Platforms like Kyriba and GTreasury are often used where forecasting depth is central requirement.

For operational and result-focused treasury teams that depend on fast and comprehensive analytics (supported by advanced AI), forecasting is typically combined with daily cash visibility and bank integration inside a single system like Nomentia.

5. Do you have capital markets or hedging complexity?

If treasury operations include derivatives, over-engineered hedging strategies, or trading activity, more specialised platforms such as ION Treasury are typically used.

For organisations without this level of complexity, these systems are often more than required.

Typical scenarios and how platforms fit

Looking at real-world setups helps make the differences clearer.

A mid-sized European company with multiple banks and a need for better visibility and payment control will often look for a system that reduces manual work and consolidates data. In these cases, operational treasury platforms such as Nomentia are commonly considered.

Companies focused primarily on payment governance and bank connectivity may prioritise tools like TIS.

Larger global organisations with complex liquidity forecasting needs may evaluate platforms such as Kyriba or GTreasury.
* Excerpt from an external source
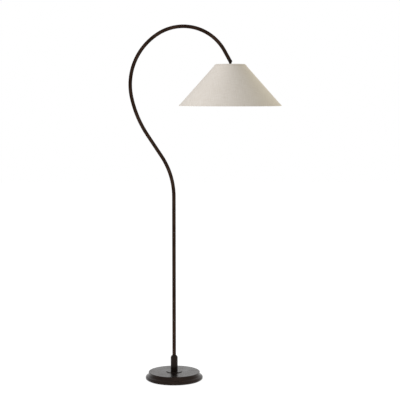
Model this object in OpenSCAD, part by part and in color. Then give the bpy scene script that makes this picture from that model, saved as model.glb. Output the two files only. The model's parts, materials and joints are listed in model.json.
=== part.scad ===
// Bridge floor lamp: a heavy cast base, a slim tube bent into a crook, and a linen cone
// shade that hangs from a friction swivel. It stands on z = 0 with its origin at the
// middle of the base, and the crook bends in the XZ plane with the shade towards +X.
// All sizes are in millimetres.

/* [Base] */
// Diameter over the bead round the foot
base_d = 258; // [230:1:300]
// Height of the casting above its felt
base_h = 33; // [31:1:40]
// Thickness of the casting's top plate
base_plate = 10.5; // [9:0.5:13]
// Width of the heavy rim at the mouth of the recess
base_rim = 27; // [20:1:40]
// How far the top's upright edge stands in from the bead
base_step = 13.5; // [9:0.5:15]
// Radius of the bead's upper round
bead_r = 9; // [7:0.5:10]
// Radius of the hollow cove above the bead
cove_r = 14; // [10:1:16]
// Radius of the round under the bead
foot_r = 4.5; // [3:0.5:6]
// Upright land between the bead's two rounds
bead_land = 2.5; // [1:0.5:3.5]
// Radius on the edge of the top face
top_edge_r = 2; // [1:0.5:3]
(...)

Enterprises heavily standardised on SAP often remain within that ecosystem using SAP Treasury and Risk Management.

Closing

Most finance teams in 2026 are dealing with the same reality: cash is spread across multiple banks, payments run through different systems, and forecasts are still partly built in spreadsheets. Getting a clear answer to a simple question like “how much cash do we actually have?” can take longer than it should. This is why treasury and cash management systems like Nomentia have become a standard part of modern finance setups. But choosing one is not straightforward. The market is full of platforms that sound similar but behave very differently once implemented. In most European mid-market organisations, the challenge is not adding more capability. It is reducing fragmentation and getting a reliable, real-time view of cash across the business. That is where Nomentia typically fits into the landscape.